Hallo bin in gothic 2 ndr jetzt im zweiten kaitel also am anfang vom zweiten kapitel un vatras hat mir nun gesagt das ich zu saturas soll das ornament hinbringen un das lares mich führen soll.der jedoch sagt des er beschäftigt ist soll ich nun allein gehen oder is desn bug?
mfg


----------



## Milchschnitte (6. Februar 2005)

Normalerweise macht man das schon im 1ten Kapitel, kann schon sein, dass es ein Bug ist. Ansonsten geh doch einfach allein hin, die Wassermagier buddeln unter der Pyramide im Norden rum


----------



## BigPapaPump (6. Februar 2005)

Milchschnitte am 06.02.2005 11:56 schrieb:
			
		

> Normalerweise macht man das schon im 1ten Kapitel, kann schon sein, dass es ein Bug ist. Ansonsten geh doch einfach allein hin, die Wassermagier buddeln unter der Pyramide im Norden rum


Na ja man kann mit Beltram sprechen, der dann eine Ablösung für Lares sucht. Oder es ist der Lares bug, dann musst du dir den inoffiziellen Bugfix runterladen. Findest du bei www.worldofgothic.de .


----------



## JaeMcBean (6. Februar 2005)

KingofDarkness am 06.02.2005 11:51 schrieb:
			
		

> Hallo bin in gothic 2 ndr jetzt im zweiten kaitel also am anfang vom zweiten kapitel un vatras hat mir nun gesagt das ich zu saturas soll das ornament hinbringen un das lares mich führen soll.der jedoch sagt des er beschäftigt ist soll ich nun allein gehen oder is desn bug?
> mfg



Kommt darauf an, wenn du mit Lares schon vorher zu Onars Hof gegangen bist, dann bist du Opfer des Lares Bugs. Ansonsten einfach seinen Aquamarinring anziehen und dich von Baltram wegen des Rings anquatschen lassen.


----------



## Firen04 (7. Februar 2005)

KingofDarkness am 06.02.2005 11:51 schrieb:
			
		

> Hallo bin in gothic 2 ndr jetzt im zweiten kaitel also am anfang vom zweiten kapitel un vatras hat mir nun gesagt das ich zu saturas soll das ornament hinbringen un das lares mich führen soll.der jedoch sagt des er beschäftigt ist soll ich nun allein gehen oder is desn bug?
> mfg



Wenn du im ersten Kapitel schon für die Ablösung von Lares gesorgt hast und nicht gleich zu den Wassermagiern gegangen bist, um das Oranment zu überbringen, dann bist du mit ziemlicher Sicherheit ein Opfer dieses Questbugs. 
Abhilfe kannst du dir schaffen:
Bugfix herunterladen
Marvin eingeben, O drücken wenn du Lares im Fokus hast und das Ornament fallen lässt und dir danach einstecktst

Mg 
Firen04


----------



## Hades-82-Zi (2. März 2005)

Als Tipp: den "inoffiziellen Bugfix" findet man über die o.g. Startseite, dann "Foren" - "Hilfe-Foren" - "Die Nacht des Rabens" - "Wichtig: Inoffizieller Patch für Gothic II - "Die Nacht des Raben" 2.6 (+ weitere Patches)" (von Fizzban)

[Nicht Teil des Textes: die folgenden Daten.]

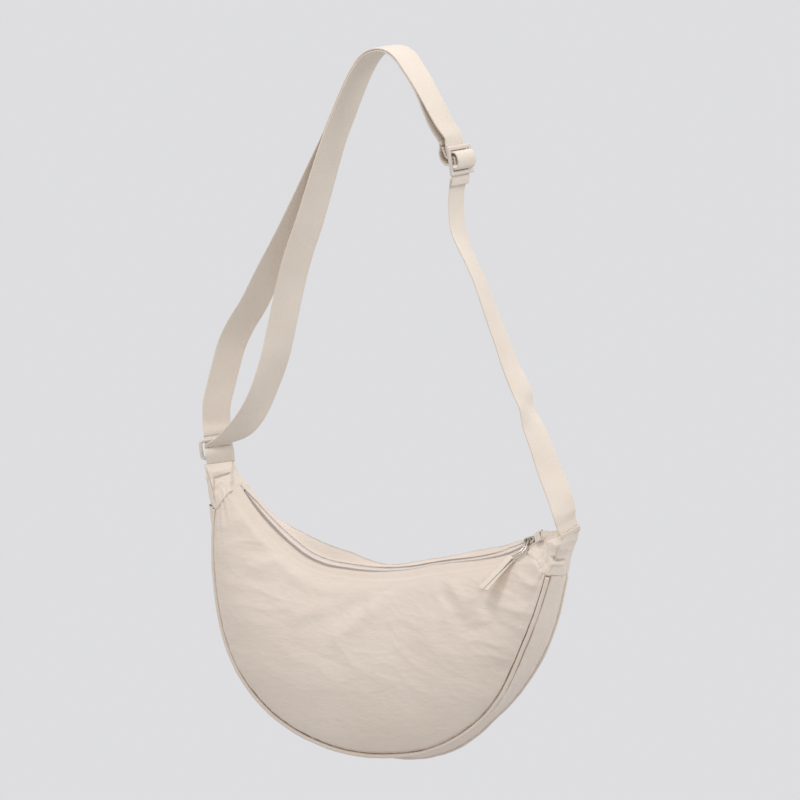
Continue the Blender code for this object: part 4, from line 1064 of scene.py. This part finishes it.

oder über den Download-Bereich unter "Gothic II » Sonstiges » Gothic II Addon Scriptpatch". Man sollte sich aber gut die Patch-Beschreibung durchlesen.

Ich bin auch gerettet!!!   Waren die dutzende Stunden Spielespaß nicht umsonst. Und ich muss mir Cavalorns Astralkörper nimmer, in der Unterhose nur bekleidet, anschauen.   

Danke euch allen!


----------